TASK INSTRUCTIONS. Write each line out again exactly as written.

RECORD EXTRACTS.
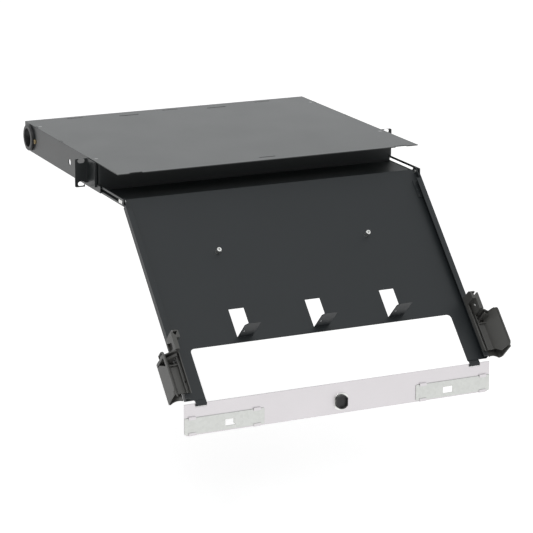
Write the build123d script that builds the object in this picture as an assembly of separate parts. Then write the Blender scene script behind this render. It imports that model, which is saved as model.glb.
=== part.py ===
from build123d import *
from math import sin, cos, atan2, radians, degrees, sqrt
import os

# Sliding fibre patch drawer, 19 inch rack, 1U, shown drawn out with its tray tilted down.
# Frame: X to the right, Y to the rear, Z up. The origin is the middle of the plane in which
# the rear faces of the two rack ears meet the rack. All sizes are in millimetres.

# Rack standard
rack_width = 482.6
ear_hole_edge = 8.75
ear_hole_pitch_z = 31.75
ear_hole_length = 10.0
ear_hole_height = 6.4

# Housing
ear_reach = 18.5
body_height = 40.6
rear_bay = 37.6
sheet = 1.2
cover_overhang = 83.0
ear_sheet = 2.0
ear_face_setback = 113.9
ear_corner_radius = 2.0
ear_leg_rise = 5.4
wall_flange = 10.0
rear_flange = 14.0
underside_inset = 1.0
lap = 0.1

# Tabs that lock the cover on the walls and the rear panel
tab_length = 8.0
tab_notch_gap = 0.9
wall_tab_insets = (151.6, 48.6)
rear_slot_inset = 24.6
rear_slot_size = (30.0, 2.6)
rear_slot_spacing = 140.0
rear_tab_inset = 11.6
rear_tab_width = 22.0
rear_tab_spacing = 150.0
front_slot_inset = 14.8
front_slot_size = (24.0, 2.4)
front_notch_inset = 25.8
front_notch_size = (18.0, 4.0)

# Small fasteners of the housing
cover_rivet_diameter = 5.0
cover_rivet_inset_x = 7.3
cover_rivet_front = 17.5
cover_rivet_rear = 45.6
ear_rivet_diameter = 4.0
ear_rivet_head = 7.0
ear_rivet_offset = 16.0
ear_rivet_places_z = (-4.6, 12.0)
rail_screw_inset = 6.0
rail_screw_diameter = 4.0
rail_screw_head = 6.4
rail_screw_head_height = 1.8
wall_tongue = 15.0
side_hole_inset = 186.7
side_hole_diameter = 9.0
rail_window = (18.0, 12.0)
rail_window_shift = (3.5, -1.2)
screw_line_z = -1.9

# Cable port in the left wall
port_inset = 20.1
port_flange_diameter = 38.0
port_flange_height = 4.0
port_bore = 27.0
port_shank_diameter = 31.0
port_nut_diameter = 33.0
port_nut_height = 5.0
port_nut_sides = 12
port_clearance = 0.15

# Slotted rails inside the walls
rail_gap = 0.8
rail_height = 9.6
rail_plate_height = 37.6
rail_plate_reach = 5.9
rail_rear_margin = 39.1
rail_front_reach = 12.0
rail_fillet = 2.0
slot_height = 4.0
slot_end_margin = 0.3

# Sliding carriage
pin_diameter = 3.8
pin_head_diameter = 5.6
pin_head_height = 0.5
pin_head_gap = 0.05
pin_tail_diameter = 4.6
pin_tail_height = 1.4
pin_fit = 0.05
running_clearance = 0.2
rail_clearance = 0.2
pivot_reach = 5.3
guide_pin_spacing = 6.0
carriage_front = 8.0
carriage_rear = 77.8
carriage_end_radius = 4.5
carriage_sheet = 1.0
carriage_strap = 22.0
carriage_upstand = 21.0
carriage_wing_height = 36.6
carriage_wing_width = 34.0

# Tray
tilt_angle = 45.5
hinge_distance = 301.7
hinge_drop = 3.6
door_gap = 0.4
tray_clearance = 0.4
tray_flange_height = 9.3
tray_lip_width = 7.6
tray_rear_edge = 4.5
tray_flange_start = 8.0
tray_lip_start = 14.0
tray_arm_gap = 5.4
arm_width = 29.2
arm_length = 71.8
cutout_radius = 6.0
window_width = 22.0
window_length = 41.0
window_gap = 8.5
window_spacing = 110.0
window_count = 3
tab_height = 34.0
tab_side_gap = 0.5
tab_chamfer = 5.0
tab_hole_diameter = 3.6
tab_hole_height = 15.0
tab_hole_inset = 4.5
standoff_place = (110.0, 90.0)
standoff_diameter = 6.4
standoff_height = 9.0
standoff_bore = 3.2
standoff_shank = 5.0

# Pivot brackets welded inside the tray
bracket_length = 42.0
bracket_height = 6.8
bracket_radius = 3.3
tray_notch_length = 8.0
bracket_foot = 9.0

# Tongues that carry the door
tongue_width = 15.0
tongue_inset = 21.2
knuckle_inner = 1.6
knuckle_wrap = 150.0

# Door
door_end_gap = 1.6
door_height = 42.1
hinge_strip = 2.6
hinge_slot_height = 2.4
hinge_slot_side_gap = 0.6
door_chamfer = 3.0
door_window = (22.0, 11.0)

# Latch plates on the door
latch_length = 111.0
latch_end_inset = 0.2
latch_top = 18.5
latch_bottom = 40.2
latch_sheet = 1.0
latch_travel = 5.5
latch_gap = 0.15
latch_window = (14.0, 8.5)
latch_window_inset = 63.2
latch_window_drop = 31.0
grip_reach = 5.0
keeper_width = 10.0
keeper_cover = 2.6
keeper_foot = 1.4
keeper_sheet = 0.8
keeper_inset = 10.4

# Plug in the double-D lock hole
plug_hole_diameter = 19.0
plug_hole_flats = 16.0
plug_drop = 25.8
plug_fit = 0.15
plug_inner_reach = 5.0
plug_flange_diameter = 22.0
plug_flange_height = 2.0
plug_barb = 1.2
plug_recess = 3.0
plug_wall = 1.6

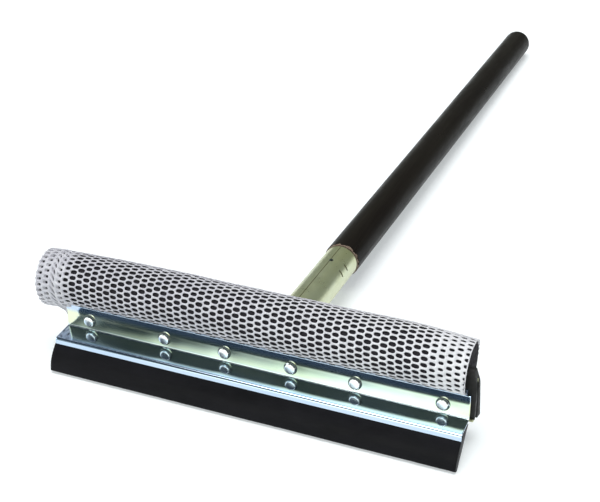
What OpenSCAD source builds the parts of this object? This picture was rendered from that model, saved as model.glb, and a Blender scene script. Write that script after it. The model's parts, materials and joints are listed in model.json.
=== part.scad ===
// Window cleaning squeegee: a sheet-metal head with a rubber blade and a net-covered
// sponge roll, on a wooden handle in a rolled ferrule.
//
// Every piece is drawn in the tool's own axes, then laid down as it rests on a table:
//   X  along the head, +X to the right of someone looking from the blade to the handle
//   Y  along the handle, towards its tip (the blade's side is -Y)
//   Z  up, away from the table
// The tool's own origin is the middle of the rivet row, on the front of the riveted face.
// Profiles across the head are lists of [y, z].

/* [Head] */
// Length of the head's metal and of the blade
head_len = 203.2; // [203.2:0.1:240]
// Thickness of every sheet-metal piece
sheet_t = 0.8; // [0.6:0.1:1]
// Radius of the sheet's tight bends, at the middle of its thickness
bend_r = 1; // [0.8:0.1:1.4]
// Radius of the soft bend under the top flange
flange_bend_r = 12; // [6:1:14]
// Height of the riveted face above the rivet row
face_up = 3.2; // [3:0.1:3.6]
// Height of the riveted face below the rivet row
face_down = 4.6; // [4.2:0.1:5.2]
// How far the shelf reaches forward of the riveted face
shelf_depth = 12.2; // [11.6:0.1:13]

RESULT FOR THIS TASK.
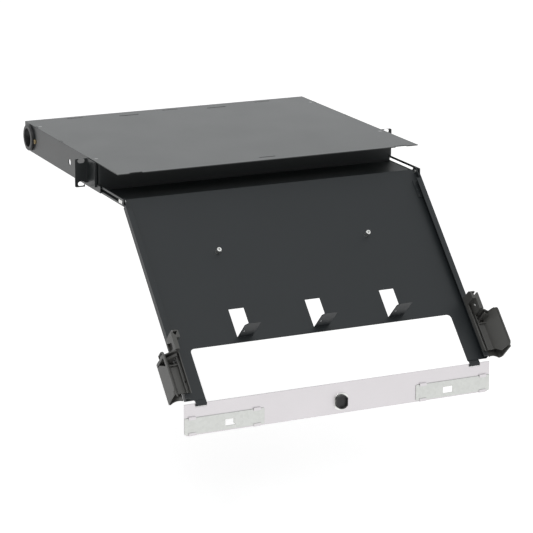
Write the build123d script that builds the object in this picture as an assembly of separate parts. Then write the Blender scene script behind this render. It imports that model, which is saved as model.glb.
=== part.py ===
from build123d import *
from math import sin, cos, atan2, radians, degrees, sqrt
import os

# Sliding fibre patch drawer, 19 inch rack, 1U, shown drawn out with its tray tilted down.
# Frame: X to the right, Y to the rear, Z up. The origin is the middle of the plane in which
# the rear faces of the two rack ears meet the rack. All sizes are in millimetres.

# Rack standard
rack_width = 482.6
ear_hole_edge = 8.75
ear_hole_pitch_z = 31.75
ear_hole_length = 10.0
ear_hole_height = 6.4

# Housing
ear_reach = 18.5
body_height = 40.6
rear_bay = 37.6
sheet = 1.2
cover_overhang = 83.0
ear_sheet = 2.0
ear_face_setback = 113.9
ear_corner_radius = 2.0
ear_leg_rise = 5.4
wall_flange = 10.0
rear_flange = 14.0
underside_inset = 1.0
lap = 0.1

# Tabs that lock the cover on the walls and the rear panel
tab_length = 8.0
tab_notch_gap = 0.9
wall_tab_insets = (151.6, 48.6)
rear_slot_inset = 24.6
rear_slot_size = (30.0, 2.6)
rear_slot_spacing = 140.0
rear_tab_inset = 11.6
rear_tab_width = 22.0
rear_tab_spacing = 150.0
front_slot_inset = 14.8
front_slot_size = (24.0, 2.4)
front_notch_inset = 25.8
front_notch_size = (18.0, 4.0)

# Small fasteners of the housing
cover_rivet_diameter = 5.0
cover_rivet_inset_x = 7.3
cover_rivet_front = 17.5
cover_rivet_rear = 45.6
ear_rivet_diameter = 4.0
ear_rivet_head = 7.0
ear_rivet_offset = 16.0
ear_rivet_places_z = (-4.6, 12.0)
rail_screw_inset = 6.0
rail_screw_diameter = 4.0
rail_screw_head = 6.4
rail_screw_head_height = 1.8
wall_tongue = 15.0
side_hole_inset = 186.7
side_hole_diameter = 9.0
rail_window = (18.0, 12.0)
rail_window_shift = (3.5, -1.2)
screw_line_z = -1.9

# Cable port in the left wall
port_inset = 20.1
port_flange_diameter = 38.0
port_flange_height = 4.0
port_bore = 27.0
port_shank_diameter = 31.0
port_nut_diameter = 33.0
port_nut_height = 5.0
port_nut_sides = 12
port_clearance = 0.15

# Slotted rails inside the walls
rail_gap = 0.8
rail_height = 9.6
rail_plate_height = 37.6
rail_plate_reach = 5.9
rail_rear_margin = 39.1
rail_front_reach = 12.0
rail_fillet = 2.0
slot_height = 4.0
slot_end_margin = 0.3

# Sliding carriage
pin_diameter = 3.8
pin_head_diameter = 5.6
pin_head_height = 0.5
pin_head_gap = 0.05
pin_tail_diameter = 4.6
pin_tail_height = 1.4
pin_fit = 0.05
running_clearance = 0.2
rail_clearance = 0.2
pivot_reach = 5.3
guide_pin_spacing = 6.0
carriage_front = 8.0
carriage_rear = 77.8
carriage_end_radius = 4.5
carriage_sheet = 1.0
carriage_strap = 22.0
carriage_upstand = 21.0
carriage_wing_height = 36.6
carriage_wing_width = 34.0

# Tray
tilt_angle = 45.5
hinge_distance = 301.7
hinge_drop = 3.6
door_gap = 0.4
tray_clearance = 0.4
tray_flange_height = 9.3
tray_lip_width = 7.6
tray_rear_edge = 4.5
tray_flange_start = 8.0
tray_lip_start = 14.0
tray_arm_gap = 5.4
arm_width = 29.2
arm_length = 71.8
cutout_radius = 6.0
window_width = 22.0
window_length = 41.0
window_gap = 8.5
window_spacing = 110.0
window_count = 3
tab_height = 34.0
tab_side_gap = 0.5
tab_chamfer = 5.0
tab_hole_diameter = 3.6
tab_hole_height = 15.0
tab_hole_inset = 4.5
standoff_place = (110.0, 90.0)
standoff_diameter = 6.4
standoff_height = 9.0
standoff_bore = 3.2
standoff_shank = 5.0

# Pivot brackets welded inside the tray
bracket_length = 42.0
bracket_height = 6.8
bracket_radius = 3.3
tray_notch_length = 8.0
bracket_foot = 9.0

# Tongues that carry the door
tongue_width = 15.0
tongue_inset = 21.2
knuckle_inner = 1.6
knuckle_wrap = 150.0

# Door
door_end_gap = 1.6
door_height = 42.1
hinge_strip = 2.6
hinge_slot_height = 2.4
hinge_slot_side_gap = 0.6
door_chamfer = 3.0
door_window = (22.0, 11.0)

# Latch plates on the door
latch_length = 111.0
latch_end_inset = 0.2
latch_top = 18.5
latch_bottom = 40.2
latch_sheet = 1.0
latch_travel = 5.5
latch_gap = 0.15
latch_window = (14.0, 8.5)
latch_window_inset = 63.2
latch_window_drop = 31.0
grip_reach = 5.0
keeper_width = 10.0
keeper_cover = 2.6
keeper_foot = 1.4
keeper_sheet = 0.8
keeper_inset = 10.4

# Plug in the double-D lock hole
plug_hole_diameter = 19.0
plug_hole_flats = 16.0
plug_drop = 25.8
plug_fit = 0.15
plug_inner_reach = 5.0
plug_flange_diameter = 22.0
plug_flange_height = 2.0
plug_barb = 1.2
plug_recess = 3.0
plug_wall = 1.6

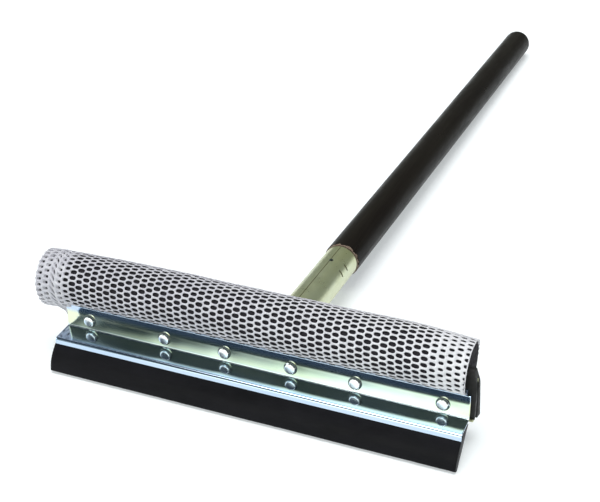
What OpenSCAD source builds the parts of this object? This picture was rendered from that model, saved as model.glb, and a Blender scene script. Write that script after it. The model's parts, materials and joints are listed in model.json.
=== part.scad ===
// Window cleaning squeegee: a sheet-metal head with a rubber blade and a net-covered
// sponge roll, on a wooden handle in a rolled ferrule.
//
// Every piece is drawn in the tool's own axes, then laid down as it rests on a table:
//   X  along the head, +X to the right of someone looking from the blade to the handle
//   Y  along the handle, towards its tip (the blade's side is -Y)
//   Z  up, away from the table
// The tool's own origin is the middle of the rivet row, on the front of the riveted face.
// Profiles across the head are lists of [y, z].

/* [Head] */
// Length of the head's metal and of the blade
head_len = 203.2; // [203.2:0.1:240]
// Thickness of every sheet-metal piece
sheet_t = 0.8; // [0.6:0.1:1]
// Radius of the sheet's tight bends, at the middle of its thickness
bend_r = 1; // [0.8:0.1:1.4]
// Radius of the soft bend under the top flange
flange_bend_r = 12; // [6:1:14]
// Height of the riveted face above the rivet row
face_up = 3.2; // [3:0.1:3.6]
// Height of the riveted face below the rivet row
face_down = 4.6; // [4.2:0.1:5.2]
// How far the shelf reaches forward of the riveted face
shelf_depth = 12.2; // [11.6:0.1:13]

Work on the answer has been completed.